The last half-and-a-bit of the book is how to de-plastic your home. I thought the scary part about the plastics themselves was a lot of work. This is huge.

So if you choose to read the book, go in forewarned, and go SLOW because we can’t do it all. There’s so much of it. This is a perfect example of “pick your battles”. Pick something to change. Do it, and put down the rest for another day. The book is loaded with some great ideas, recipes for making various products at home. I’m sure I’ll come back to it from time to time for new ideas.

Some Ideas

So here’s some ideas from what I’ve done. I’d love to hear ideas from other folks!
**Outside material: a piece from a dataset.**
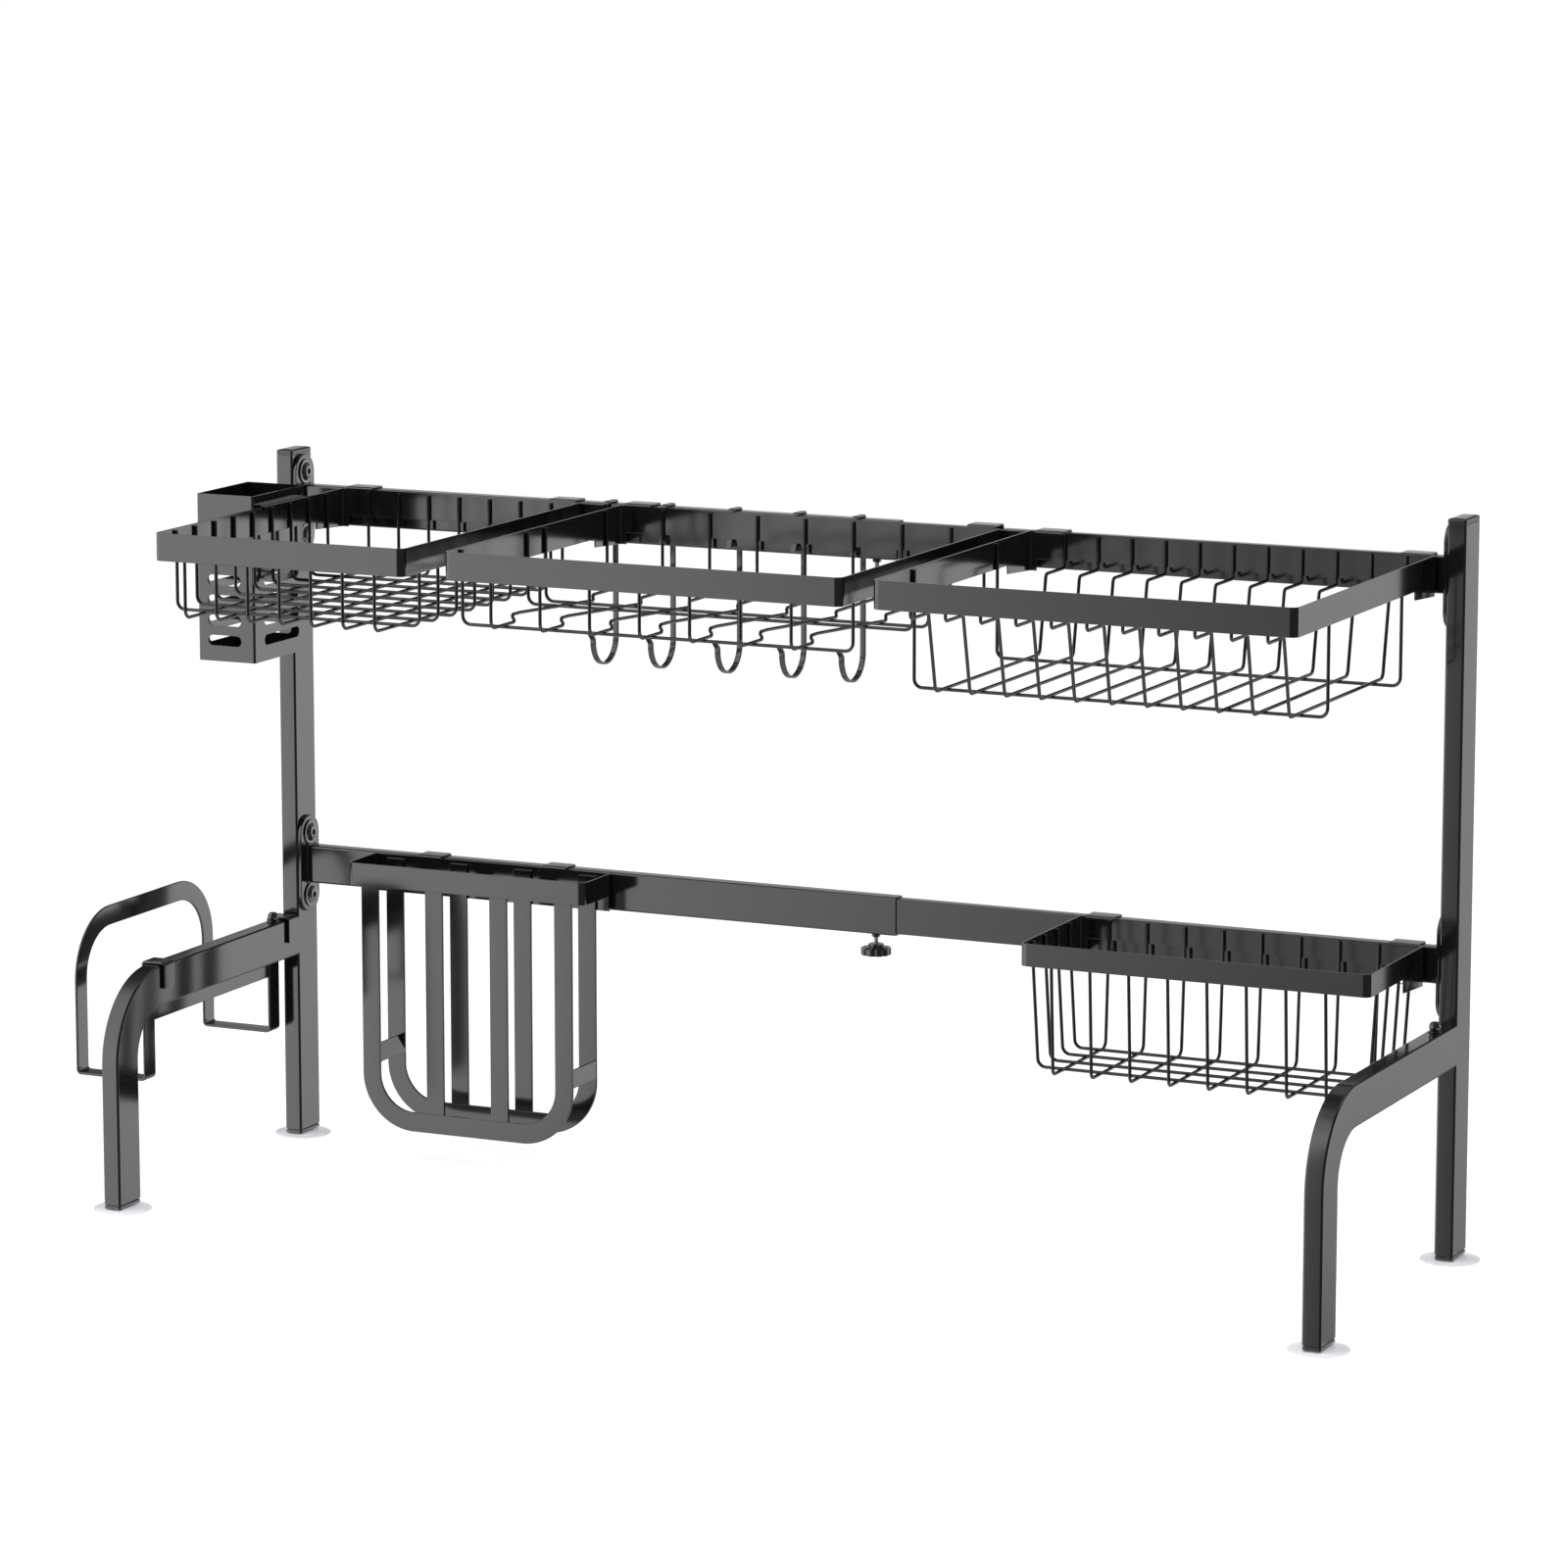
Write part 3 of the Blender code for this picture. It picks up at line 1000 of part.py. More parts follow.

  • I’ve been carrying a satchel (made of canvas) for at least fifteen years (sure, call it a man purse if you want) with:
    • a set of steel camp cutlery – apparently the knife is just small enough that it can be taken on a domestic flight, although I’ve never tested that.
    • a set of lovely stainless steel and wood chopsticks (the wood sourced from old baseball bats. Go figure)
    • a stainless steel straw.
    • a couple of cotton hankies.
    • a compact reuseble shopping bag.
    • Beside the things I carry to avoid single-use stuff, I also carry a small phone charger, a pen, and some paper, and have room for my eReader. This isn’t hard work. In fact, I like it.
  • Travel Mugs. I never leave home without mine.
    • I’ve found that a certain Canadian coffee institution will often pour your coffee or tea into a regular plastic-lined cardboard cup (YES, they are plastic lined – what are we drinking?), fill your travel cup, and throw out the cardboard one they just used! I even had one place put the LID on the cup to walk across their aisle.
    • So, bonus: find local coffee shops. They will refill your cup. There are some fantastic places all across the country. You’ll support local business, get a better product, and save the plastics.
    • Also, skip the drive through. You get a bit of exercise and reduce your emissions.
  • Shopping Bags. In addition to your shopping bags, get some fabric product bags – cotton please, not nylon – and challenge yourself to buy as little plastic-packaged veggies as possible. Avoid clamshell packaging if at all possible – if we keep buying it, suppliers will keep selling it to us.
  • Homemade deodorant. I’ve been doing this for a few years now. Yeah, most of the ingredients come in plastic containers but can be bought in large quantities. Does it work? I have no complaints.
    • 6 tbsp Arrowroot powder
    • 3 tbsp Coconut oil
    • 2 tbsp Baking Soda (some people might find this irritating, test in a small spot)
    • 3 tsp MCT Oil (available at health stores – basically coconut oil that is liquid at room temperature, otherwise the deodorant gets totally solid in cooler temps).
    • Put a dozen or so drops of a favourite essential oil in (I like Spruce and Cedarwood)
    • Melt the coconut oil, mix it all together. In hot weather it will be pretty soft but in colder weather, take a pea-sized lump and roll it around in your fingers to soften it and apply.
  • Shaving – they seem small, but disposable razors and disposable blades made out of plastic frames mean a lot of waste. I discovered one of my dad’s old safety razors that use double edged blades. Made in the 1960s, it is durable and new ones probably make great gifts. Surprisingly, despite that single blade, I find it a better shave than the multiple blade plastic ones.
    • Buy good blades (there are loads of choices to try) and avoid the ones in plastic dispeners – they’re probably worse than disposable blades.
    • These blades are surprisingly sharp – get a styptic pencil (ouch!)
    • Kent (see the link above) and other suppliers have little metal “blade banks” to put the old blades in. Try to avoid the plastic ones because the metal ones can go straight into metal recycling (which can be trusted more than plastic recycling).
  • Shaving Cream / Soap – after experimenting with some commercial products that reduced packaging, I decided to try making my own. This stuff smells great and feels good:
    • 3 tbsp MCT Oil (Medium Chain Trigliceride from health food stores – coconut oil with the long chains removed, making it liquid at room temp. This is important for stuff you are putting down a drain to reduce clogs.)
    • 1 tbsp honey (melt it gently before mixing so it is liquid.)
    • 2 tbsp castile soap ( Dr. Bronner’s almond is particularly good with the honey – find it at Peavy.)
    • optionally a bit of baking soda – 1/2 tsp.
    • Mix it all together. You might need to shake it for a few days until the honey gets a little solid. Take a little bit, wet it, lather, apply, shave.
  • Coffee and Tea – K-cups. Sigh. Tea bags with plastics in them. Also sigh. Tea and coffee are quite good in your compost (you have compost, right?) as long as they don’t have plastics. I’ve switched to loose tea to be sure there is no plastic teabags and try to buy both tea and coffee in large quantities to avoid packaging. I can throw the tea and coffee, along with the coffee filter, into my vermicompost bin and the worms are quite happy to deal with it.